Generation Action Finds a New Way to Bring Sex Ed to Students

Photos by: Breahna Crosslin | Contributing Photographer

By: Sydney McDonald | Managing Editor

Generation Action, the youth arm of Planned Parenthood at South, brought a new and exciting event to South on Tuesday, Oct. 1. Set up in the Student Center Ballroom, the group organized games, food, prizes, and a panel of experts to speak on sex education. 

The panel consisted of a medical student from California focusing on obstetrics and gynecology, a local sex shop worker, a Title IX representative from South, a student from Spectrum, and a body positivity advocate. 

No questions were off the table at this event. The panel spoke on many topics including the broken sex education system in America and all the effects that had on children growing up with little to no knowledge of sex education. 

The panel dove into the importance of understanding what sex is, consent, and how to understand your own body and sexuality, as well as the undying myth that teaching children and teens about sex will make them more likely to participate in sexual activities. 

Co-Communications Chair of Generation Action, Breahna Crosslin worked with the rest of the group to help bring the event together. Crosslin is passionate about the movement to bring better sex ed to schools across the country.

“We want to promote inclusive and comprehensive sex education that a lot of people didn’t get in high school, like LGBT sex, and things that don’t have to do with abstinence-only. It’s more than trying to scare you into not having sex,” Crosslin said.

Generation Action provided multiple activities and prizes to help destigmatize commonly taboo subjects around female and male anatomy as well as sex toys. 

The moderator for the panel, student Cat Grizzle, spoke on how important the event is to college-aged students who are a part of the broken sex ed system. 

“I am a victim of unfinished sex education.
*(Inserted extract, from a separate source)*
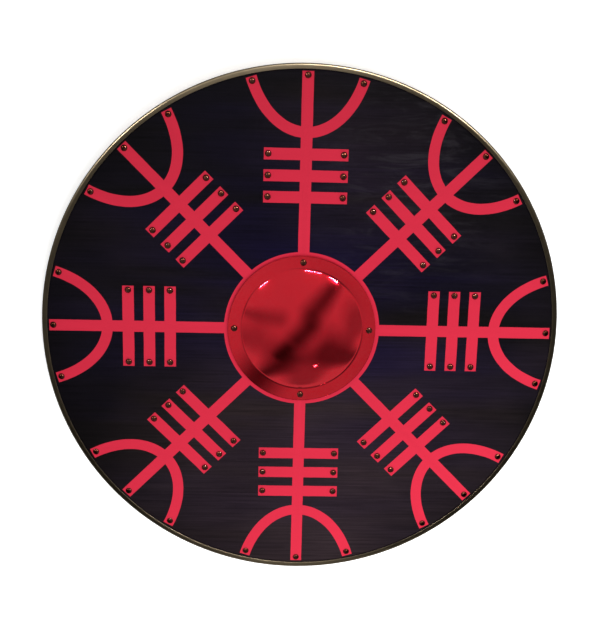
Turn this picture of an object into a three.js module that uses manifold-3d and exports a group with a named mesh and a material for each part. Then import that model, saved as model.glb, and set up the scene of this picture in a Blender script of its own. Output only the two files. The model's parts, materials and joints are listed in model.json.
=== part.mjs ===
// Round wooden shield with a folded steel rim, a domed boss, a wooden grip and dome-headed nails.
// It lies on its back, face up. Millimetres, +Z up.
// The origin is on the shield's axis, at the underside of the rim.

import * as THREE from "three";
import * as BufferGeometryUtils from "three/addons/utils/BufferGeometryUtils.js";
import Module from "manifold-3d";

const wasm = await Module();
wasm.setup();

const degree = Math.PI / 180;

// Whole shield
const shieldDiameter = 610;
const boardThickness = 12;
const fitGap = 0.3;

// Rim: a steel channel folded over the edge of the board
const rimSheet = 1.2;
const rimFace = 6.5;
const rimCorner = 1.2;
const rimSides = 72;

// Hand hole through the board, behind the boss
const handHoleDiameter = 124;
const handHoleSides = 48;

// Boss: a spun metal dome with a flat flange that covers the hand hole
const bossFootDiameter = 147;
const bossFlangeWidth = 13.8;
const bossSheet = 1.6;
const bossFilletRadius = 5;
const bossShoulderRadius = 8;
const bossWallSlope = 36 * degree;
const bossCrownSlope = 32 * degree;
const bossSides = 40;
const bossArcSteps = 3;
const bossCrownSteps = 4;

// Grip: a wooden bar across the hand hole, let into the back of the board. The boss nails at its
// two ends go into it.
const gripPastNail = 15.2;
const gripWidth = 26;
const gripThickness = 15;
const gripLapThickness = 7;
const gripRise = 20;
const gripRiseClearance = 3;
const gripRounding = 3;
const gripCurveSteps = 3;
const gripRoundingSteps = 1;

// Nails with domed heads
const nailHeadDiameter = 7.5;
const nailHeadHeight = 2.4;
const nailShankDiameter = 2.4;
const nailPoint = 3;
const nailSides = 8;
const nailDomeSteps = 2;
const fusedHeadSink = 0.2;

// Nails that hold the boss
const bossNailCount = 4;
const bossNailInset = 7.5;
const bossNailLength = 12.5;

// Nails of the painted figure: eight arms, each with crossbars, a stem and a fork at the rim
const armCount = 8;
const barsPerArm = 3;
const barSpacing = 24.45;
const outerBarInset = 94.4;
const barNailSpan = 86.6;
const barNailLength = 10.5;
const stemNailInset = 6.7;
const forkNailInset = 14.6;
const forkNailSpan = 125.4;

// Levels and radii that follow from the sizes above
const shieldRadius = shieldDiameter / 2;
const rimInnerRadius = shieldRadius - rimFace;
const boardRadius = shieldRadius - rimSheet - fitGap;
const boardBack = rimSheet + fitGap;
const boardFront = boardBack + boardThickness;
const rimHeight = boardFront + fitGap + rimSheet;
const handHoleRadius = handHoleDiameter / 2;
const bossFootRadius = bossFootDiameter / 2;
const bossRadius = bossFootRadius + bossFlangeWidth;
const bossNailRadius = bossRadius - bossNailInset;
const gripHalfLength = bossNailRadius + gripPastNail;
const flangeBottom = boardFront + fitGap;
const flangeTop = flangeBottom + bossSheet;

// A material of its own for each piece
function finish(colour, roughness, metalness) {
  return new THREE.MeshStandardMaterial({ color: colour, roughness, metalness });
}

const finishes = {
  board: () => finish(0x14131f, 0.55, 0),
  rim: () => finish(0x6f6d60, 0.35, 1),
  boss: () => finish(0xb3142c, 0.18, 0.9),
  grip: () => finish(0x8a6a45, 0.7, 0),
  nail: () => finish(0x5a4426, 0.3, 1),
};

// A profile of [radius, height] pairs turned about +Z
function turned(profile, sides) {
  const points = profile.map(([radius, height]) => new THREE.Vector2(radius, height));
  return new THREE.LatheGeometry(points, sides).rotateX(Math.PI / 2);
}

// A plain round bar along +Z, from a low level to a high level
function roundBar(radius, low, high, sides) {
  const bar = new THREE.CylinderGeometry(radius, radius, high - low, sides);
  return bar.rotateX(Math.PI / 2).translate(0, 0, (low + high) / 2);
}

// Closed geometry as a solid for boolean work
function toSolid(geometry) {
  const bare = geometry.clone();
  bare.deleteAttribute("normal");
  bare.deleteAttribute("uv");
  const merged = BufferGeometryUtils.mergeVertices(bare, 1e-4);
  const mesh = new wasm.Mesh({
    numProp: 3,
    vertProperties: new Float32Array(merged.attributes.position.array),
    triVerts: new Uint32Array(merged.index.array),
  });
  return new wasm.Manifold(mesh);
}

function toGeometry(solid) {
  const mesh = solid.getMesh();
  const geometry = new THREE.BufferGeometry();
  geometry.setAttribute("position", new THREE.BufferAttribute(mesh.vertProperties, 3));
  geometry.setIndex(new THREE.BufferAttribute(mesh.triVerts, 1));
  geometry.computeVertexNormals();
  return geometry;
}

function cut(geometry, tools) {
  let solid = toSolid(geometry);
  for (const tool of tools) {
    solid = solid.subtract(toSolid(tool));
  }
  return toGeometry(solid);
}

function named(name, geometry, material) {
  const mesh = new THREE.Mesh(geometry, material);
  mesh.name = name;
  return mesh;
}

// A place along and across one of several like arms, which are spaced round the axis from +X
function aroundAxis(count, index, along, across) {
  const place = new THREE.Vector2(along, across);
  place.rotateAround(new THREE.Vector2(0, 0), (index * 2 * Math.PI) / count);
  return place;
}

function barNailPlaces() {
  const places = [];
  for (let arm = 0; arm < armCount; arm += 1) {
    for (let bar = 0; bar < barsPerArm; bar += 1) {
      const along = rimInnerRadius - outerBarInset - bar * barSpacing;
      for (const [side, name] of [[-1, "right"], [1, "left"]]) {
        places.push({
          name: `arm_${arm + 1}_bar_${bar + 1}_nail_${name}`,
          at: aroundAxis(armCount, arm, along, (side * barNailSpan) / 2),
        });
      }
    }
  }
  return places;
}

function bossNailPlaces() {
  const places = [];
  for (let nail = 0; nail < bossNailCount; nail += 1) {
    places.push({
      name: `boss_nail_${nail + 1}`,
      at: aroundAxis(bossNailCount, nail, bossNailRadius, 0),
    });
  }
  return places;
}

function tipNailPlaces() {
  const places = [];
  for (let arm = 0; arm < armCount; arm += 1) {
    places.push(aroundAxis(armCount, arm, rimInnerRadius - stemNailInset, 0));
    for (const side of [-1, 1]) {
      const along = rimInnerRadius - forkNailInset;
      places.push(aroundAxis(armCount, arm, along, (side * forkNailSpan) / 2));
    }
  }
  return places;
}

// Domed head of a nail as [radius, height] pairs, from the edge of its seat to the top
function headProfile(seat) {
  const radius = nailHeadDiameter / 2;
  const ball = (radius ** 2 + nailHeadHeight ** 2) / (2 * nailHeadHeight);
  const halfAngle = Math.atan2(radius, ball - nailHeadHeight);
  const profile = [];
  for (let step = 0; step <= nailDomeSteps; step += 1) {
    const angle = halfAngle * (1 - step / nailDomeSteps);
    const height = seat + nailHeadHeight - ball * (1 - Math.cos(angle));
    profile.push([ball * Math.sin(angle), height]);
  }
  return profile;
}

function nailGeometry(seat, length) {
  const shank = nailShankDiameter / 2;
  const profile = [
    [0, seat - length],
    [shank, seat - length + nailPoint],
    [shank, seat],
    ...headProfile(seat),
  ];
  return turned(profile, nailSides);
}

// The hole that a nail of this length leaves below its seat
function nailHole(at, seat, length) {
  const radius = nailShankDiameter / 2 + fitGap;
  const tool = roundBar(radius, seat - length - fitGap, seat + fitGap, nailSides);
  return tool.translate(at.x, at.y, 0);
}

const barNailSeat = boardFront + fitGap;
const bossNailSeat = flangeTop + fitGap;
const bossNailHoles = bossNailPlaces().map(({ at }) => nailHole(at, bossNailSeat, bossNailLength));

// Board with its hand hole, the housing for the grip, the nail holes, and the heads of the tip
// nails, which sit on its face as one with it
function boardMesh() {
  const through = [boardBack - fitGap, boardFront + fitGap];
  const handHole = roundBar(handHoleRadius, ...through, handHoleSides);
  let solid = toSolid(roundBar(boardRadius, boardBack, boardFront, rimSides));
  for (const tool of [handHole, gripHousing(), ...bossNailHoles]) {
    solid = solid.subtract(toSolid(tool));
  }
  for (const { at } of barNailPlaces()) {
    solid = solid.subtract(toSolid(nailHole(at, barNailSeat, barNailLength)));
  }
  const seat = boardFront - fusedHeadSink;
  for (const at of tipNailPlaces()) {
    const head = turned([[0, seat], ...headProfile(seat)], nailSides);
    solid = solid.add(toSolid(head.translate(at.x, at.y, 0)));
  }
  return named("board", toGeometry(solid), finishes.board());
}

// Steel channel: an outer wall with one leg over the face and one under the back
function rimMesh() {
  const outer = shieldRadius;
  const section = [
    [rimInnerRadius, 0],
    [outer - rimCorner, 0],
    [outer, rimCorner],
    [outer, rimHeight - rimCorner],
    [outer - rimCorner, rimHeight],
    [rimInnerRadius, rimHeight],
    [rimInnerRadius, rimHeight - rimSheet],
    [outer - rimSheet, rimHeight - rimSheet],
    [outer - rimSheet, rimSheet],
    [rimInnerRadius, rimSheet],
    [rimInnerRadius, 0],
  ];
  return named("rim", turned(section, rimSides), finishes.rim());
}

// One skin of the boss from the inner edge of its flange up to the axis, at a depth below the
// outer skin: a fillet, a shoulder and a crown, each meeting the next without a corner
function bossSkin(depth) {
  const skin = [];
  const arc = (centre, radius, from, to, steps, bulge) => {
    for (let step = 0; step <= steps; step += 1) {
      const angle = from + ((to - from) * step) / steps;
      const across = centre.x + bulge * radius * Math.sin(angle);
      skin.push([across, centre.y + bulge * radius * Math.cos(angle)]);
    }
  };
  const direction = (angle) => new THREE.Vector2(Math.sin(angle), Math.cos(angle));
  const filletCentre = new THREE.Vector2(bossFootRadius, flangeTop + bossFilletRadius);
  const wall = filletCentre.clone().addScaledVector(direction(bossWallSlope), -bossFilletRadius);
  const shoulderCentre = wall.clone().addScaledVector(direction(bossWallSlope), -bossShoulderRadius);
  const edge = shoulderCentre.clone().addScaledVector(direction(bossCrownSlope), bossShoulderRadius);
  const crownRadius = edge.x / Math.sin(bossCrownSlope);
  const crownCentre = new THREE.Vector2(0, edge.y - crownRadius * Math.cos(bossCrownSlope));
  arc(filletCentre, bossFilletRadius + depth, 0, bossWallSlope, bossArcSteps, -1);
  skin.pop();
  arc(shoulderCentre, bossShoulderRadius - depth, bossWallSlope, bossCrownSlope, bossArcSteps, 1);
  skin.pop();
  arc(crownCentre, crownRadius - depth, bossCrownSlope, 0, bossCrownSteps, 1);
  return skin;
}

function bossMesh() {
  const profile = [
    ...bossSkin(bossSheet).reverse(),
    [bossRadius, flangeBottom],
    [bossRadius, flangeTop],
    ...bossSkin(0),
  ];
  return named("boss", cut(turned(profile, bossSides), bossNailHoles), finishes.boss());
}

// Side outline of the grip: thin laps at both ends, swelling to the full thickness between them
function gripMesh() {
  const end = gripHalfLength;
  const halfOpening = Math.sqrt(handHoleRadius ** 2 - (gripWidth / 2) ** 2);
  const riseStart = halfOpening - gripRiseClearance;
  const riseEnd = riseStart - gripRise;
  const bend = (riseStart + riseEnd) / 2;
  const lap = boardBack + gripLapThickness;
  const top = boardBack + gripThickness;
  const outline = new THREE.Shape();
  outline.moveTo(-end, boardBack);
  outline.lineTo(end, boardBack);
  outline.lineTo(end, lap);
  outline.lineTo(riseStart, lap);
  outline.bezierCurveTo(bend, lap, bend, top, riseEnd, top);
  outline.lineTo(-riseEnd, top);
  outline.bezierCurveTo(-bend, top, -bend, lap, -riseStart, lap);
  outline.lineTo(-end, lap);
  const bar = new THREE.ExtrudeGeometry(outline, {
    depth: gripWidth - 2 * gripRounding,
    curveSegments: gripCurveSteps,
    bevelSize: gripRounding,
    bevelThickness: gripRounding,
    bevelOffset: -gripRounding,
    bevelSegments: gripRoundingSteps,
  });
  bar.translate(0, 0, gripRounding - gripWidth / 2).rotateX(Math.PI / 2);
  return named("grip", cut(bar, bossNailHoles), finishes.grip());
}

// The slot across the back of the board that takes the grip's laps
function gripHousing() {
  const top = boardBack + gripLapThickness + fitGap;
  const bottom = boardBack - fitGap;
  const length = 2 * (gripHalfLength + fitGap);
  const slot = new THREE.BoxGeometry(length, gripWidth + 2 * fitGap, top - bottom);
  return slot.translate(0, 0, (top + bottom) / 2);
}

function nailMesh({ name, at }, seat, length) {
  const nail = named(name, nailGeometry(seat, length), finishes.nail());
  nail.position.set(at.x, at.y, 0);
  return nail;
}

const shield = new THREE.Group();
shield.add(boardMesh(), rimMesh(), bossMesh(), gripMesh());
for (const place of bossNailPlaces()) {
  shield.add(nailMesh(place, bossNailSeat, bossNailLength));
}
for (const place of barNailPlaces()) {
  shield.add(nailMesh(place, barNailSeat, barNailLength));
}

export default shield;
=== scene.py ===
"""Round wooden shield: painted board, folded steel rim, red lacquered boss, wooden grip and nails.

Metres, in the frame of the packed solids: the shield lies on its back at z = 0, face up.
"""

import json
import math
import random

import bmesh
import bpy
from mathutils import Matrix, Vector

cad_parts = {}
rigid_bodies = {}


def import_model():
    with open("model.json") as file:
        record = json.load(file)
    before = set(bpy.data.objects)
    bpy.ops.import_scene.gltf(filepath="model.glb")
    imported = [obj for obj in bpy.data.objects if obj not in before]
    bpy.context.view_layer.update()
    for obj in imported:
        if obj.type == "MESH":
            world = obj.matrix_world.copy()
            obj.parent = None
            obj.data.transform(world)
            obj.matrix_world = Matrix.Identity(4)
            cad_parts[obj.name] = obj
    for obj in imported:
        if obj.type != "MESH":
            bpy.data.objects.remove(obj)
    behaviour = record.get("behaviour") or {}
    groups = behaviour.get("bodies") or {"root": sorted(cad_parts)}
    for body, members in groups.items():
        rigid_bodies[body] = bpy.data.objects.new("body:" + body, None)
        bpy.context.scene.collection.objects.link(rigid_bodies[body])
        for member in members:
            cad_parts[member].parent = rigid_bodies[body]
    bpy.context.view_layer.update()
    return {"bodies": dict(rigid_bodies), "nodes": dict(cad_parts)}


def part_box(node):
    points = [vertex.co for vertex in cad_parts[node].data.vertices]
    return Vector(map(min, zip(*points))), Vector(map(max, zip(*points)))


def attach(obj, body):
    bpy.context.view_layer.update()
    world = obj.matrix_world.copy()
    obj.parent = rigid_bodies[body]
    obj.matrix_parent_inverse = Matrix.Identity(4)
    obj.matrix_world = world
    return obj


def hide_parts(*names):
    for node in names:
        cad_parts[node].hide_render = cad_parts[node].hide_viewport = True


bl_info = {
    "name": "Round Painted Shield",
    "version": (1, 0, 0),
    "blender": (4, 5, 0),
    "location": "3D View > Sidebar > Shield",
    "description": "Makes a painted round shield with a steel rim, a red boss, a grip and nails",
    "category": "Add Mesh",
}

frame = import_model()

MM = 0.001
FIT_GAP = 0.3 * MM
ARMS = 8
ARM_STEP = 2 * math.pi / ARMS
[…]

I went to a private school in the South, so a lot I know about sex education is not accurate to what it’s like in real life,” Grizzle explained, “It has been interesting making that journey on my own, but now I’m involved with Generation Action and the last couple of months have been a whirlwind. It’s been really cool to be a part of it.”

An article on nursing.usc says that only 13 states in the US require sex ed to be “medically accurate,” meaning the school systems can stress things like abstinence more so than practicing safe sex, and use scare tactics. A chart included in the article shows that most of the states teach abstinence more than any other part of sex ed. 

Having a more inclusive and comprehensive sex education is more important than ever with sexuality and lifestyle choices being more prevalent in society, as well as the rising number of STDs and STIs in the US. It is crucial to teach the younger generations their options and the outcomes of those options, and how to navigate through those in today’s world.